- [STORED DATA]
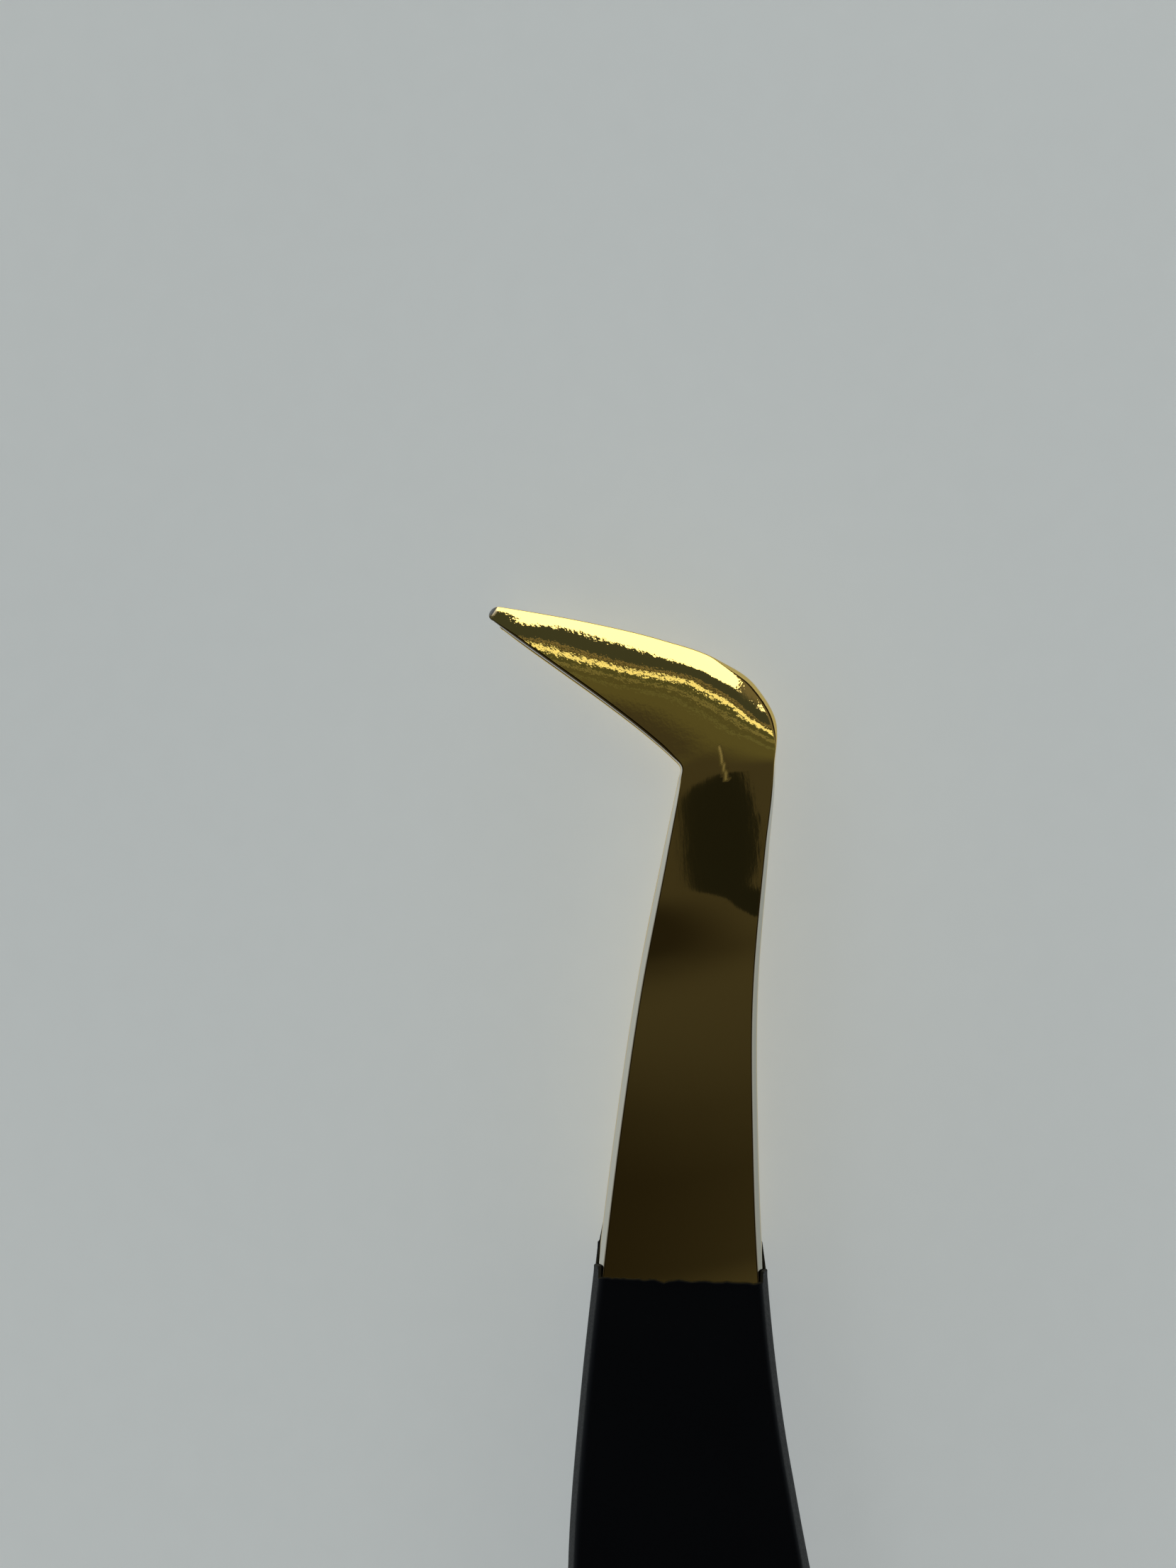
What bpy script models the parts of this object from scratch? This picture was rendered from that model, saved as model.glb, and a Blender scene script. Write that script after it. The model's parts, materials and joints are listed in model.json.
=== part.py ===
"""Boot-nosed stamp tongs: two sprung steel arms joined through a tail spacer, each with a black coat on its grip.

Metres, +Z up. The tongs lie on the flat grip of the lower arm. X runs from the tail to the points, Y runs
across the arms with the boot's point on the +Y side, and Z runs through both arms. The origin is at the
bottom centre of the box round the whole object. The two arms mirror each other about the middle plane.
"""

import math

import bmesh
import bpy
import numpy as np
from mathutils import Matrix, Vector

MM = 0.001

# Driving dimensions, in millimetres. X is measured from the tail end of the steel here.
SPACER_FRONT = 11.0  # the arms are joined to the spacer as far as this, and flex beyond it
SPACER_INSET = 0.3
CLOSING_ANGLE = 1.8  # degrees that each arm turns until the points meet
MEETING_GAP = 0.06  # what is left between each closed boot and the middle plane
BEVEL = 0.25  # how far each side leans in from the mating face to the outer face
TAIL_RADIUS = 1.6  # corner radius of the tail, in plan
COAT_GAP = 0.03  # clearance between steel and coat, as modelled
COAT_THICKNESS = 0.1
JOINT_GAP = 0.05  # clearance between the spacer and each arm
STEPS = 4  # stations between one rib and the next

# Ribs across one arm, from tail to point. Each gives the edge on the boot's side (x, y), the back edge (x, y),
# the thickness at the edges, the extra height of the domed outer face, and how much of BEVEL the sides lean.
RIBS = [
    ((0.0, 2.4), (0.0, -2.4), 1.0, 0.0, 1.0),
    ((12.0, 2.8), (12.0, -2.8), 1.0, 0.0, 1.0),
    ((30.0, 3.7), (30.0, -3.7), 1.05, 0.0, 1.0),
    ((50.0, 4.75), (50.0, -4.75), 1.3, 0.0, 1.0),
    ((66.0, 5.15), (66.0, -5.15), 1.3, 0.0, 1.0),
    ((76.0, 5.0), (76.0, -4.95), 1.3, 0.0, 1.0),
    ((84.8, 4.34), (84.2, -4.24), 1.3, 0.0, 1.0),
    ((90.4, 3.36), (89.8, -3.86), 1.25, 0.0, 1.0),
    ((95.1, 2.38), (94.3, -3.84), 1.2, 0.0, 1.0),
    ((100.3, 1.2), (99.8, -4.17), 1.15, 0.0, 1.0),
    ((105.5, -0.12), (105.0, -4.69), 1.1, 0.0, 1.0),
    ((110.5, -1.65), (110.2, -5.61), 1.05, 0.02, 0.9),
    ((113.15, -2.49), (113.3, -6.16), 0.95, 0.08, 0.55),
    ((113.63, -2.62), (115.0, -6.34), 0.82, 0.18, 0.4),
    ((114.05, -2.31), (116.3, -5.75), 0.7, 0.25, 0.4),
    ((115.0, -1.42), (117.45, -4.42), 0.56, 0.3, 0.4),
    ((116.4, 0.06), (118.42, -2.37), 0.46, 0.28, 0.4),
    ((117.85, 1.7), (119.22, -0.1), 0.38, 0.22, 0.4),
    ((119.05, 3.06), (119.83, 1.95), 0.32, 0.14, 0.4),
    ((119.72, 3.78), (120.22, 3.42), 0.26, 0.06, 0.3),
]
TIP = ((119.94, 3.93), (120.19, 3.78), 0.16, 0.02, 0.3)  # the last, blunt rib

# Height of the upper arm's mating face over the middle plane, with the tongs open: x, height and slope. The
# stretch with no slope is the flat grip, and the last stretch lies parallel to its partner once it closes.
OPENING_SLOPE = math.tan(math.radians(CLOSING_ANGLE))
TAIL_HEIGHT = 0.7
GRIP_HEIGHT = 3.9
GRIP_START = 44.0
GRIP_END = 74.0
NECK_START = 105.0
SPRING_MIDDLE = (24.0, 2.0, 0.13)


def opened(x):
    """Height of the boot's mating face, which lies flat on the middle plane when the tongs close."""
    return MEETING_GAP + (x - SPACER_FRONT) * OPENING_SLOPE


SIDE_PROFILE = [
    (0.0, TAIL_HEIGHT, 0.0),
    (SPACER_FRONT, TAIL_HEIGHT, 0.0),
    SPRING_MIDDLE,
    (GRIP_START, GRIP_HEIGHT, 0.0),
    (GRIP_END, GRIP_HEIGHT, 0.0),
    (NECK_START, opened(NECK_START), OPENING_SLOPE),
    (121.0, opened(121.0), OPENING_SLOPE),
]

# Where the coat ends. The line across the outer face follows a rib, and the mating face is coated further.
COAT_RIB = 8
COAT_EXTRA_STEPS = 2


def hermite(t, start, end, start_slope, end_slope):
    """Cubic from start to end as t goes from 0 to 1, with slopes given per unit of t."""
    rest = 1.0 - t
    return (
        (1.0 + 2.0 * t) * rest * rest * start
        + t * rest * rest * start_slope
        + t * t * (3.0 - 2.0 * t) * end
        - t * t * rest * end_slope
    )


def mating_height(x):
    """Height of the mating face over the middle plane at x."""
    x = max(x, 0.0)
    for (x0, h0, s0), (x1, h1, s1) in zip(SIDE_PROFILE, SIDE_PROFILE[1:]):
        if x <= x1:
            span = x1 - x0
            return hermite((x - x0) / span, h0, h1, s0 * span, s1 * span)
    return opened(x)


def rib_row(rib):
    """One rib as a row of numbers, so that ribs can be blended."""
    head, back, thickness, dome, lean = rib
    return np.array([*head, *back, thickness, dome, lean])


def round_tail(row):
    """Draws in both edges of a rib near the tail end, so that the tail's corners are arcs in plan."""
    short = TAIL_RADIUS - row[0]
    if short > 0.0:
        drawn_in = TAIL_RADIUS - math.sqrt(TAIL_RADIUS**2 - short**2)
        row = row.copy()
        row[1] -= drawn_in
        row[3] += drawn_in
    return row


def stations():
    """Rows all along one arm, on a smooth curve through the ribs, with the blunt point last."""
    rows = np.array([rib_row(rib) for rib in RIBS])
    middles = (rows[:, 0:2] + rows[:, 2:4]) / 2.0
    along = np.concatenate([[0.0], np.cumsum(np.linalg.norm(np.diff(middles, axis=0), axis=1))])
    slopes = np.gradient(rows, along, axis=0)
    found = []
    for k in range(len(rows) - 1):
        span = along[k + 1] - along[k]
        for step in range(STEPS):
            t = step / STEPS
            row = hermite(t, rows[k], rows[k + 1], slopes[k] * span, slopes[k + 1] * span)
            found.append(round_tail(row))
    tail_arc = [round_tail(tail_row(found, angle)) for angle in (20.0, 40.0, 60.0)]
    return [found[0], *tail_arc, *found[1:], rows[-1], rib_row(TIP)]


def tail_row(found, angle):
    """A row between the first two, at this angle along the tail's corner arc."""
    x = TAIL_RADIUS * (1.0 - math.cos(math.radians(angle)))
    share = x / found[1][0]
    whole = np.array(rib_row(RIBS[0]))
    return whole + share * (found[1] - whole)


def section(row, offset=0.0, dome_points=(0.25, 0.5, 0.75)):
    """Points round one station of the upper arm, from the mating face's boot-side edge over the outer face.

    offset moves every face outwards. dome_points are the places across the outer face that rise with the dome.
    """
    head, back, thickness, dome, lean = row[0:2], row[2:4], row[4], row[5], row[6] * BEVEL
    across = (back - head) / np.linalg.norm(back - head)
    flank = math.hypot(thickness, lean)
    low = offset * (lean + flank) / thickness
    high = lean + offset * (lean - flank) / thickness
    top_head, top_back = head + across * high, back - across * high
    top = thickness + offset
    plan = [(head - across * low, -offset), (top_head, top)]
    plan += [
        (top_head + share * (top_back - top_head), top + dome * 4.0 * share * (1.0 - share))
        for share in dome_points
    ]
    plan += [(top_back, top), (back + across * low, -offset)]
    return [(x, y, mating_height(x) + rise) for (x, y), rise in plan]


def new_object(name, mesh_builder, material):
    """Links a new object with the mesh that mesh_builder fills in, in millimetres."""
    mesh = bpy.data.meshes.new(name)
    bm = bmesh.new()
    mesh_builder(bm)
    bmesh.ops.scale(bm, vec=(MM, MM, MM), verts=bm.verts)
    bm.to_mesh(mesh)
    bm.free()
    obj = bpy.data.objects.new(name, mesh)
    bpy.context.scene.collection.objects.link(obj)
    obj.data.materials.append(material)
    return obj


def add_rings(bm, rings):
    """Vertices of each ring, in order."""
    return [[bm.verts.new(point) for point in ring] for ring in rings]


def build_arm(bm):
    """Closed loft of the steel arm, with flat ends at the tail and at the blunt point."""
    rings = add_rings(bm, [section(row) for row in stations()])
    count = len(rings[0])
    for ring, after in zip(rings, rings[1:]):
        for j in range(count):
            k = (j + 1) % count
            bm.faces.new((ring[j], ring[k], after[k], after[j]))
    bm.faces.new(reversed(rings[0]))
    bm.faces.new(rings[-1])


def build_coat_skin(bm):
    """Open skin over the grip, just clear of the steel. The joint with the spacer stays bare."""
    rows = stations()
    last = coat_station(rows)
    rings = add_rings(bm, [section(row, COAT_GAP, ()) for row in rows[: last + 1 + COAT_EXTRA_STEPS]])
    for vert in rings[0]:
        vert.co.x -= COAT_GAP
    mating_face = 3
    for i, (ring, after) in enumerate(zip(rings, rings[1:])):
        for j in range(4):
            bare_joint = j == mating_face and rows[i][0] < SPACER_FRONT
            past_the_line = j != mating_face and i >= last
            if not bare_joint and not past_the_line:
                k = (j + 1) % 4
                bm.faces.new((ring[j], ring[k], after[k], after[j]))
    bm.faces.new(reversed(rings[0]))
    loose = [vert for vert in bm.verts if not vert.link_faces]
    bmesh.ops.delete(bm, geom=loose, context="VERTS")


def coat_station(rows):
    """Index of the station where the coat ends on the outer face."""
    return int(np.argmin([abs(row[0] - RIBS[COAT_RIB][0][0]) for row in rows]))


def build_spacer(bm):
    """Flat plate between the two tails, with the tail's own outline drawn in a little."""
    rows = [row for row in stations() if SPACER_INSET < row[0] < SPACER_FRONT]
    front = rows[-1].copy()
    front[[0, 2]] = SPACER_FRONT
    outline = [row[0:2] - (0.0, SPACER_INSET) for row in [*rows, front]]
    outline += [row[2:4] + (0.0, SPACER_INSET) for row in reversed([*rows, front])]
    half = TAIL_HEIGHT - JOINT_GAP
    lower, upper = add_rings(bm, [[(x, y, z) for x, y in outline] for z in (-half, half)])
    bm.faces.new(lower)
    bm.faces.new(reversed(upper))
    for j in range(len(outline)):
        k = (j + 1) % len(outline)
        bm.faces.new((lower[k], lower[j], upper[j], upper[k]))


def add_thickness(obj):
    """Thickens a skin outwards into the coat's own wall."""
    solidify = obj.modifiers.new("coat wall", "SOLIDIFY")
    solidify.thickness = COAT_THICKNESS * MM
    solidify.offset = 1.0
    solidify.use_even_offset = True
    return obj


def mirrored(source, name, material):
    """The lower arm's copy of an upper piece, mirrored in the middle plane."""
    mesh = source.data.copy()
    mesh.name = name
    mesh.materials.clear()
    mesh.materials.append(material)
    bm = bmesh.new()
    bm.from_mesh(mesh)
    bmesh.ops.scale(bm, vec=(1.0, 1.0, -1.0), verts=bm.verts)
    bmesh.ops.reverse_faces(bm, faces=bm.faces)
    bm.to_mesh(mesh)
    bm.free()
    obj = bpy.data.objects.new(name, mesh)
    bpy.context.scene.collection.objects.link(obj)
    return obj


def principled(name, color, roughness, metallic):
    """A plain material in the piece's own colour."""
    material = bpy.data.materials.new(name)
    material.use_nodes = True
    shader = material.node_tree.nodes["Principled BSDF"]
    shader.inputs["Base Color"].default_value = (*color, 1.0)
    shader.inputs["Roughness"].default_value = roughness
    shader.inputs["Metallic"].default_value = metallic
    return material


def box_of(objects):
    """Lowest and highest corner of these objects as the viewport shows them."""
    depsgraph = bpy.context.evaluated_depsgraph_get()
    points = []
    for obj in objects:
        mesh = obj.evaluated_get(depsgraph).data
        points += [obj.matrix_world @ vert.co for vert in mesh.vertices]
    places = np.array(points)
    return places.min(axis=0), places.max(axis=0)


def place_on_joint(obj, joint, origin):
    """Puts the piece's own origin on its joint's axis, and the piece where it belongs from the part's origin."""
    obj.data.transform(Matrix.Translation(-joint))
    obj.location = joint - origin


def main():
    for obj in list(bpy.data.objects):
        bpy.data.objects.remove(obj, do_unlink=True)

    gold = principled("gold_plated_steel", (0.72, 0.55, 0.16), 0.15, 1.0)
    black = principled("black_coat", (0.012, 0.013, 0.016), 0.5, 0.0)
    steel = principled("spacer_steel", (0.45, 0.45, 0.46), 0.35, 1.0)

    upper_arm = new_object("upper_arm", build_arm, gold)
    upper_coat = add_thickness(new_object("upper_coat", build_coat_skin, black))
    lower_arm = mirrored(upper_arm, "lower_arm", gold)
    lower_coat = add_thickness(mirrored(upper_coat, "lower_coat", black))
    spacer = new_object("tail_spacer", build_spacer, steel)

    pieces = [upper_arm, upper_coat, lower_arm, lower_coat, spacer]
    bpy.context.view_layer.update()
    low, high = box_of(pieces)
    origin = Vector(((low[0] + high[0]) / 2.0, (low[1] + high[1]) / 2.0, low[2]))
    upper_joint = Vector((SPACER_FRONT, 0.0, TAIL_HEIGHT)) * MM
    lower_joint = Vector((SPACER_FRONT, 0.0, -TAIL_HEIGHT)) * MM
    joints = (upper_joint, upper_joint, lower_joint, lower_joint, upper_joint)
    for obj, joint in zip(pieces, joints):
        place_on_joint(obj, joint, origin)


main()
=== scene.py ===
"""Looks of the boot-nosed stamp tongs, laid out as a Blender add-on and run as a script.

Lengths inside the shape functions are millimetres in the steel's own axes: X from the tail end of the steel,
Y across with the boot's point on +Y, Z up from the middle plane. to_frame() gives the frame its metres.
"""

import json
import math

import bpy
import numpy as np
from mathutils import Matrix, Vector
from mathutils import noise as mathnoise


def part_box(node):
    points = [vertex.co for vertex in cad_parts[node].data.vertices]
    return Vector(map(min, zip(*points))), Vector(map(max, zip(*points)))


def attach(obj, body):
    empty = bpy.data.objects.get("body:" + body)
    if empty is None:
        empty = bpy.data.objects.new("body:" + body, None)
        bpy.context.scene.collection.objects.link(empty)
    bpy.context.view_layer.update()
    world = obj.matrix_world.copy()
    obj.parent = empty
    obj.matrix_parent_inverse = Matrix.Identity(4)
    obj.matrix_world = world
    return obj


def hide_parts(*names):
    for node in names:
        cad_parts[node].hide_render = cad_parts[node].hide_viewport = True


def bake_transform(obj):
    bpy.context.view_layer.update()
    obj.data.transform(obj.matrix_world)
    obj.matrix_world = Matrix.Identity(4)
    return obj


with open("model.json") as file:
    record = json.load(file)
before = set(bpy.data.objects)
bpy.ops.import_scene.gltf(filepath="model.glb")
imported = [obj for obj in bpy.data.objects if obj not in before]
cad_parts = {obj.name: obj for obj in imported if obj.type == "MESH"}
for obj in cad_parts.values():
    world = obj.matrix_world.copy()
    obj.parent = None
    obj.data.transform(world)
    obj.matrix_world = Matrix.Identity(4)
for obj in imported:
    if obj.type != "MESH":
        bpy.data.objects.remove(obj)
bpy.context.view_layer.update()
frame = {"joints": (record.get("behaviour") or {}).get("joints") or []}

bl_info = {
    "name": "Boot-nosed stamp tongs",
    "version": (1, 0, 0),
    "blender": (4, 5, 0),
    "location": "3D View > Sidebar > Tongs",
    "description": "Plated arms, powder coats and tail spacer of a pair of stamp tongs",
    "category": "Object",
}

MM = 0.001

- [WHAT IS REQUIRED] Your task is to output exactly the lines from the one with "pieces = [upper_arm, upper_coat, lower_arm, lower_coat, spacer]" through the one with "obj.matrix_world = world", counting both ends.

- [EXERCISE RESULT]
    pieces = [upper_arm, upper_coat, lower_arm, lower_coat, spacer]
    bpy.context.view_layer.update()
    low, high = box_of(pieces)
    origin = Vector(((low[0] + high[0]) / 2.0, (low[1] + high[1]) / 2.0, low[2]))
    upper_joint = Vector((SPACER_FRONT, 0.0, TAIL_HEIGHT)) * MM
    lower_joint = Vector((SPACER_FRONT, 0.0, -TAIL_HEIGHT)) * MM
    joints = (upper_joint, upper_joint, lower_joint, lower_joint, upper_joint)
    for obj, joint in zip(pieces, joints):
        place_on_joint(obj, joint, origin)


main()
=== scene.py ===
"""Looks of the boot-nosed stamp tongs, laid out as a Blender add-on and run as a script.

Lengths inside the shape functions are millimetres in the steel's own axes: X from the tail end of the steel,
Y across with the boot's point on +Y, Z up from the middle plane. to_frame() gives the frame its metres.
"""

import json
import math

import bpy
import numpy as np
from mathutils import Matrix, Vector
from mathutils import noise as mathnoise


def part_box(node):
    points = [vertex.co for vertex in cad_parts[node].data.vertices]
    return Vector(map(min, zip(*points))), Vector(map(max, zip(*points)))


def attach(obj, body):
    empty = bpy.data.objects.get("body:" + body)
    if empty is None:
        empty = bpy.data.objects.new("body:" + body, None)
        bpy.context.scene.collection.objects.link(empty)
    bpy.context.view_layer.update()
    world = obj.matrix_world.copy()
    obj.parent = empty
    obj.matrix_parent_inverse = Matrix.Identity(4)
    obj.matrix_world = world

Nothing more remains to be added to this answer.